— start —
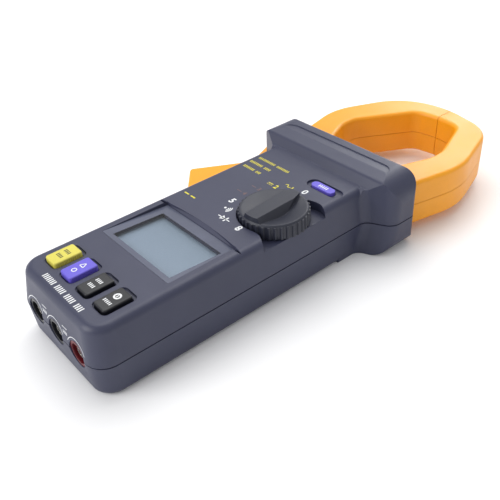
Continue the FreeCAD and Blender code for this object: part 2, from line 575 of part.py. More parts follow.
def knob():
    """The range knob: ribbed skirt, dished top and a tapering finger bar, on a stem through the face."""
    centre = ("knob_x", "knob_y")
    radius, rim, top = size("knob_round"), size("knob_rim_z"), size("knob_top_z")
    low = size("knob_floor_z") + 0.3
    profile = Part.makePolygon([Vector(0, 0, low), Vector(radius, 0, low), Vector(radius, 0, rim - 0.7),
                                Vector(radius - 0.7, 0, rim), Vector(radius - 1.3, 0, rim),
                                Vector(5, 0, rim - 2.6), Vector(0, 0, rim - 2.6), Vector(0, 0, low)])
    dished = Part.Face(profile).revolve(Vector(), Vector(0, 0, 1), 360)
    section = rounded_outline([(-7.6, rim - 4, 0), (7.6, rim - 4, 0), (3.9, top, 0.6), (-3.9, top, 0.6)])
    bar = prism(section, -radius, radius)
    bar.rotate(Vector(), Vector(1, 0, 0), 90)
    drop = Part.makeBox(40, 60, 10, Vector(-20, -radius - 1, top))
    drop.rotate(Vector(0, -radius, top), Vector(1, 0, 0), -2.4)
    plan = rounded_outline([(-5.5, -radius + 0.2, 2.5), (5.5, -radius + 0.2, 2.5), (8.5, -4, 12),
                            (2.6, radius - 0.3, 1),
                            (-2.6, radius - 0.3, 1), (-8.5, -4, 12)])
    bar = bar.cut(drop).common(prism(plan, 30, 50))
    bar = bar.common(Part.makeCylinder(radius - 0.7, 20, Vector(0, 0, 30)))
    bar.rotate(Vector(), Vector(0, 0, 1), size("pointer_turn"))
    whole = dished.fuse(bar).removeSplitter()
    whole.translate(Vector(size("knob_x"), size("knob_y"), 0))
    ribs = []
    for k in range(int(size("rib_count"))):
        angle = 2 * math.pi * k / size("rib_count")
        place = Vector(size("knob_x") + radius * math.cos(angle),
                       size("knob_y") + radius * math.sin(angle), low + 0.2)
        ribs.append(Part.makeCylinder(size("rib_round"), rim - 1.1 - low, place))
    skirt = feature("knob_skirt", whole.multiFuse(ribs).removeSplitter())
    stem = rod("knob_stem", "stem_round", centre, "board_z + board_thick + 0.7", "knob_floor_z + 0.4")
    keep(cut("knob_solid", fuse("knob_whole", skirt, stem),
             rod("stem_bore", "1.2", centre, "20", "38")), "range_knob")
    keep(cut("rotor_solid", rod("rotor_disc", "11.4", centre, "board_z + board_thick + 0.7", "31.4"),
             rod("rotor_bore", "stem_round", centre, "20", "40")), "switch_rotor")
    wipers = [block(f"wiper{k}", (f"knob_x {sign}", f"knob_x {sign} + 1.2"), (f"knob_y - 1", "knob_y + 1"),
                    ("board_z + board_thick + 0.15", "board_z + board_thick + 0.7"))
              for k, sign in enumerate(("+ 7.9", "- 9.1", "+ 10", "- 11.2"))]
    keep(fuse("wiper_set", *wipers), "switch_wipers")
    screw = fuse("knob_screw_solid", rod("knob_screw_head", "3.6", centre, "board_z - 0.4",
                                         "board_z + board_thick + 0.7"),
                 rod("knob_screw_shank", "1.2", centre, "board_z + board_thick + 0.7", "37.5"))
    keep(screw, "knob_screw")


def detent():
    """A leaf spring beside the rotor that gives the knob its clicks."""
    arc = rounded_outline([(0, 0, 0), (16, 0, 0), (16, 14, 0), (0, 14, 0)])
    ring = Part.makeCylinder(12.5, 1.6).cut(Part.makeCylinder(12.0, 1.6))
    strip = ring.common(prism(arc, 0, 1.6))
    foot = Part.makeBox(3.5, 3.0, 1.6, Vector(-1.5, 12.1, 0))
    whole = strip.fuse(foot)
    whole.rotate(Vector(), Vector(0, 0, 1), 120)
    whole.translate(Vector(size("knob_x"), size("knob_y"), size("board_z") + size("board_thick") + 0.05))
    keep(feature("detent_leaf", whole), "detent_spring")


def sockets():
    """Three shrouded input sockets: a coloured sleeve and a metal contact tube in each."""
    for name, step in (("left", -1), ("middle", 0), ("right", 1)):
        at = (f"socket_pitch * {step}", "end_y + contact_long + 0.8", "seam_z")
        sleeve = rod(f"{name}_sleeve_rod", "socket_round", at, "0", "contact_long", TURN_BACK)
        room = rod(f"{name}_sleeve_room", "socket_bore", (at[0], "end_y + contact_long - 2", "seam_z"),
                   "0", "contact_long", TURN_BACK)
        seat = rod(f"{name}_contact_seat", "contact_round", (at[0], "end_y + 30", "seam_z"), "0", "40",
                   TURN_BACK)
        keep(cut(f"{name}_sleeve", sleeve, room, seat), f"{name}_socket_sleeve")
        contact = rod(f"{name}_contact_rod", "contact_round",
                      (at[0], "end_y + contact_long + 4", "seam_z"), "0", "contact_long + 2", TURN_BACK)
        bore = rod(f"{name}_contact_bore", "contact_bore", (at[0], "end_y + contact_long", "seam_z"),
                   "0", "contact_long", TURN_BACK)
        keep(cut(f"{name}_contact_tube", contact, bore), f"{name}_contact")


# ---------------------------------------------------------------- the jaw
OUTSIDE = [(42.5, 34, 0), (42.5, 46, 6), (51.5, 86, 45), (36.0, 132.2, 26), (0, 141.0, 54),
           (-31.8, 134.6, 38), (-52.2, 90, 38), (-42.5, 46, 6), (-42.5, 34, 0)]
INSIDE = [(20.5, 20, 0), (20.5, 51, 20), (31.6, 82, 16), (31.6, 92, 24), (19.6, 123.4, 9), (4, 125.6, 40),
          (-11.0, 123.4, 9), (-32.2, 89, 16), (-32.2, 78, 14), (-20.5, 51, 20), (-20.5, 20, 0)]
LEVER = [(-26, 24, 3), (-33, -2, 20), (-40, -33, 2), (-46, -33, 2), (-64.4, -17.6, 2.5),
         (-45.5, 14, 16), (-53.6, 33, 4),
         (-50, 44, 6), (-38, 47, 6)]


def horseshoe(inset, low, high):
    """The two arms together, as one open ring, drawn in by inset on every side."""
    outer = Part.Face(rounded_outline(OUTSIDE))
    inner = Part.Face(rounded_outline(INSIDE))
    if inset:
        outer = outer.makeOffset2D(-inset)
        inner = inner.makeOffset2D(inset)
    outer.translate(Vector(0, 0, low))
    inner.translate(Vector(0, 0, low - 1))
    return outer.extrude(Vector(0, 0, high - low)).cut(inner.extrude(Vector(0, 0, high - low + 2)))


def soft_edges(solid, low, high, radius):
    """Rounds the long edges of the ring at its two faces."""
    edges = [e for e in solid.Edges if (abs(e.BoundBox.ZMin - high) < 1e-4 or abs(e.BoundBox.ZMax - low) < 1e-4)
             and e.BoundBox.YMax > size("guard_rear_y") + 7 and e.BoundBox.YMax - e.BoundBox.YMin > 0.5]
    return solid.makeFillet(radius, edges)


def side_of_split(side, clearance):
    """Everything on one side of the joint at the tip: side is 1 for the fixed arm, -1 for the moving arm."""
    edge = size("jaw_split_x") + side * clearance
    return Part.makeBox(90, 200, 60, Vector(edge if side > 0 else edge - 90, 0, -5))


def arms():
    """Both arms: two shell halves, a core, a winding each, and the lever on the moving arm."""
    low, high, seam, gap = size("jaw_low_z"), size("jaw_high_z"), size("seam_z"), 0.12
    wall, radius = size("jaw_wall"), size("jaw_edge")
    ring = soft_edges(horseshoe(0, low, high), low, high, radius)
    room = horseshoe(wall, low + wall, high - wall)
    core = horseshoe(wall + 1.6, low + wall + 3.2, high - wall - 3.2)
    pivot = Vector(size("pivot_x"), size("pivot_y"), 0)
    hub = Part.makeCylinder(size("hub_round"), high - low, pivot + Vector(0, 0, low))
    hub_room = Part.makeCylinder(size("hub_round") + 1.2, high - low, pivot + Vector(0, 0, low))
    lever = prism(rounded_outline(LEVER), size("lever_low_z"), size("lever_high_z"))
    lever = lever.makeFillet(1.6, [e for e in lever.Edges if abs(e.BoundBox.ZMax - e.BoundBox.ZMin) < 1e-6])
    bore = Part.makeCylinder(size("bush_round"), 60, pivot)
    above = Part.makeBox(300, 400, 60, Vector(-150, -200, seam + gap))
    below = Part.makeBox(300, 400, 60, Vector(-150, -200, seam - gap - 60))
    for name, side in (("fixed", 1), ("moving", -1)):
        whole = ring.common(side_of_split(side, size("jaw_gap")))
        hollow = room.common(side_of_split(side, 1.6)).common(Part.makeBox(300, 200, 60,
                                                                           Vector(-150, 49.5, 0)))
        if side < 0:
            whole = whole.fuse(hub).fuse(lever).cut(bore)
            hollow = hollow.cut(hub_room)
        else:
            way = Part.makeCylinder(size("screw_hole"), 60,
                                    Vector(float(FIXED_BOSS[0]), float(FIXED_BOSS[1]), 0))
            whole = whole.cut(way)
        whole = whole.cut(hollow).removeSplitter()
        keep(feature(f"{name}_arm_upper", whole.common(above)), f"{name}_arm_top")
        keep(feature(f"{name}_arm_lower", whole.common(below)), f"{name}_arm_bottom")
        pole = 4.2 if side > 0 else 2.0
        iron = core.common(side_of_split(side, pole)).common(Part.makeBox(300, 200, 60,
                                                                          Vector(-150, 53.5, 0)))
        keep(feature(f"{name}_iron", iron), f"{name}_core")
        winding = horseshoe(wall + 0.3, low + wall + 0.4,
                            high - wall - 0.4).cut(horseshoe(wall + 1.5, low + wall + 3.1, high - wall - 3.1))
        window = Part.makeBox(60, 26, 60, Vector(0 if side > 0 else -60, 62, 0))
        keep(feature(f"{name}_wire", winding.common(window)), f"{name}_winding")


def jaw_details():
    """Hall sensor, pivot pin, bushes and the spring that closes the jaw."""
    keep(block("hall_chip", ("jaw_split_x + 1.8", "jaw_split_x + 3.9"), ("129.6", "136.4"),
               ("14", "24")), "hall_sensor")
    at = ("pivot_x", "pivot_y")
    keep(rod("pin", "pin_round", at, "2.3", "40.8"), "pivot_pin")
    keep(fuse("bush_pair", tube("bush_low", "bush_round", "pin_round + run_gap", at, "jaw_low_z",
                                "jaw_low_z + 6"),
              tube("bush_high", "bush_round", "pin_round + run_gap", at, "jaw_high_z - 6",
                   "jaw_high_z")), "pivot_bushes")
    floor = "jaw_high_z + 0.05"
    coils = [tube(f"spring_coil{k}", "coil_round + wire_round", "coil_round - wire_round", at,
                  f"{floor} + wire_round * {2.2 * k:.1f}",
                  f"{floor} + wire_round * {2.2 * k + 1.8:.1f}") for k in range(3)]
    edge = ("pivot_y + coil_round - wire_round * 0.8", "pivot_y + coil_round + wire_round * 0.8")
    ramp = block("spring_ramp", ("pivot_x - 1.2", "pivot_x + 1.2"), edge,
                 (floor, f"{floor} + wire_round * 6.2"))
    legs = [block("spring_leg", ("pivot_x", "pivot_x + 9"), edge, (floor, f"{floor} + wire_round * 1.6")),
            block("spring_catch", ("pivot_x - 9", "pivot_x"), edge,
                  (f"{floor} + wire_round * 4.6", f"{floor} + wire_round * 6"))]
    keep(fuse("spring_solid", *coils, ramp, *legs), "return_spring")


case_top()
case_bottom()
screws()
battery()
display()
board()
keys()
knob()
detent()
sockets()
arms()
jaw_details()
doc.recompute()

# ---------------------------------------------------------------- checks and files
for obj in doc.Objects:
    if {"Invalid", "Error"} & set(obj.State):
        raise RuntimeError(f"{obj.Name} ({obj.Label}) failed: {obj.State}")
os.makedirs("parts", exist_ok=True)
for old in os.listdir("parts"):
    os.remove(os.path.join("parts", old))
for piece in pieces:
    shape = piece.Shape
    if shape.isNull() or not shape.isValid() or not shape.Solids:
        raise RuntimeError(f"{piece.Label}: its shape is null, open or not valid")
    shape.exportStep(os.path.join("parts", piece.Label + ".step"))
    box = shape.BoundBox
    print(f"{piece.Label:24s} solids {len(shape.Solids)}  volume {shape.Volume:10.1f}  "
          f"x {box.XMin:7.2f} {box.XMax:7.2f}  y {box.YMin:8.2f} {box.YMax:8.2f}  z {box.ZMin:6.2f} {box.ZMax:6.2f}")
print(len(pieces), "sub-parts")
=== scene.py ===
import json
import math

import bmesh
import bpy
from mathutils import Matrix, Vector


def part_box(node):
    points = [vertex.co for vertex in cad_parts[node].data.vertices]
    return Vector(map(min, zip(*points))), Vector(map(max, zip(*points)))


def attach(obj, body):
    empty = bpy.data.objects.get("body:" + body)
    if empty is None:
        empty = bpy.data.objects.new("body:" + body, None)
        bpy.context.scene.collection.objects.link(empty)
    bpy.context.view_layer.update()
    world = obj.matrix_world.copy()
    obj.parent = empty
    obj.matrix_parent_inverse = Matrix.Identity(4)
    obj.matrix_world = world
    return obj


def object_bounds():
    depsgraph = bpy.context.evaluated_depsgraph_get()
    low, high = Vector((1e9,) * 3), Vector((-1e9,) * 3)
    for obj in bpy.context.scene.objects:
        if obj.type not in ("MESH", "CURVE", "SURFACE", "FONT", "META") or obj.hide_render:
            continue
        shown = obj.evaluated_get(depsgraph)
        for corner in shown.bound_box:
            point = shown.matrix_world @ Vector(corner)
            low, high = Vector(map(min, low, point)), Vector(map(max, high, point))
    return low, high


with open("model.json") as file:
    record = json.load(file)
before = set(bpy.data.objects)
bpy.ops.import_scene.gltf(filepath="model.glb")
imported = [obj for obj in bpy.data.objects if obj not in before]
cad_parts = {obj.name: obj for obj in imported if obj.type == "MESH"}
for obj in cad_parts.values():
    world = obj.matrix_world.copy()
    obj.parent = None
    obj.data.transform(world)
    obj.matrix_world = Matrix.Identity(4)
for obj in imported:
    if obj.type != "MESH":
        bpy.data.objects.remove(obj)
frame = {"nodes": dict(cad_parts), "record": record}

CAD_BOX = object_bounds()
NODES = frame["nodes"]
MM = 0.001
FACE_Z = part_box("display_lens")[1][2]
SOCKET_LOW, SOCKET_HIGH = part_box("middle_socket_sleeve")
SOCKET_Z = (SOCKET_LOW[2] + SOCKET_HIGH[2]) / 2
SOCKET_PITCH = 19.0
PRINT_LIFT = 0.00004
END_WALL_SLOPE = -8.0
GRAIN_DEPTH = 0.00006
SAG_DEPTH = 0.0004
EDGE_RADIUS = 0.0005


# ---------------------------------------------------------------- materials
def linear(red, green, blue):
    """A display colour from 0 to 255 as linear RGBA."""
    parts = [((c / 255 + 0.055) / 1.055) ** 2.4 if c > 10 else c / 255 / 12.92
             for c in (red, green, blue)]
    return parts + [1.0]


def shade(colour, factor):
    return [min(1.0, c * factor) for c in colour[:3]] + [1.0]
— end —
--- SHORT PROBLEM ---
Copy out exactly the lines running from the one with "checks and files" to the one with "low, high = Vector((1e9,)", including both ends, and nothing more.

--- SOLUTION FOR THIS EXERCISE ---
# ---------------------------------------------------------------- checks and files
for obj in doc.Objects:
    if {"Invalid", "Error"} & set(obj.State):
        raise RuntimeError(f"{obj.Name} ({obj.Label}) failed: {obj.State}")
os.makedirs("parts", exist_ok=True)
for old in os.listdir("parts"):
    os.remove(os.path.join("parts", old))
for piece in pieces:
    shape = piece.Shape
    if shape.isNull() or not shape.isValid() or not shape.Solids:
        raise RuntimeError(f"{piece.Label}: its shape is null, open or not valid")
    shape.exportStep(os.path.join("parts", piece.Label + ".step"))
    box = shape.BoundBox
    print(f"{piece.Label:24s} solids {len(shape.Solids)}  volume {shape.Volume:10.1f}  "
          f"x {box.XMin:7.2f} {box.XMax:7.2f}  y {box.YMin:8.2f} {box.YMax:8.2f}  z {box.ZMin:6.2f} {box.ZMax:6.2f}")
print(len(pieces), "sub-parts")
=== scene.py ===
import json
import math

import bmesh
import bpy
from mathutils import Matrix, Vector


def part_box(node):
    points = [vertex.co for vertex in cad_parts[node].data.vertices]
    return Vector(map(min, zip(*points))), Vector(map(max, zip(*points)))


def attach(obj, body):
    empty = bpy.data.objects.get("body:" + body)
    if empty is None:
        empty = bpy.data.objects.new("body:" + body, None)
        bpy.context.scene.collection.objects.link(empty)
    bpy.context.view_layer.update()
    world = obj.matrix_world.copy()
    obj.parent = empty
    obj.matrix_parent_inverse = Matrix.Identity(4)
    obj.matrix_world = world
    return obj


def object_bounds():
    depsgraph = bpy.context.evaluated_depsgraph_get()
    low, high = Vector((1e9,) * 3), Vector((-1e9,) * 3)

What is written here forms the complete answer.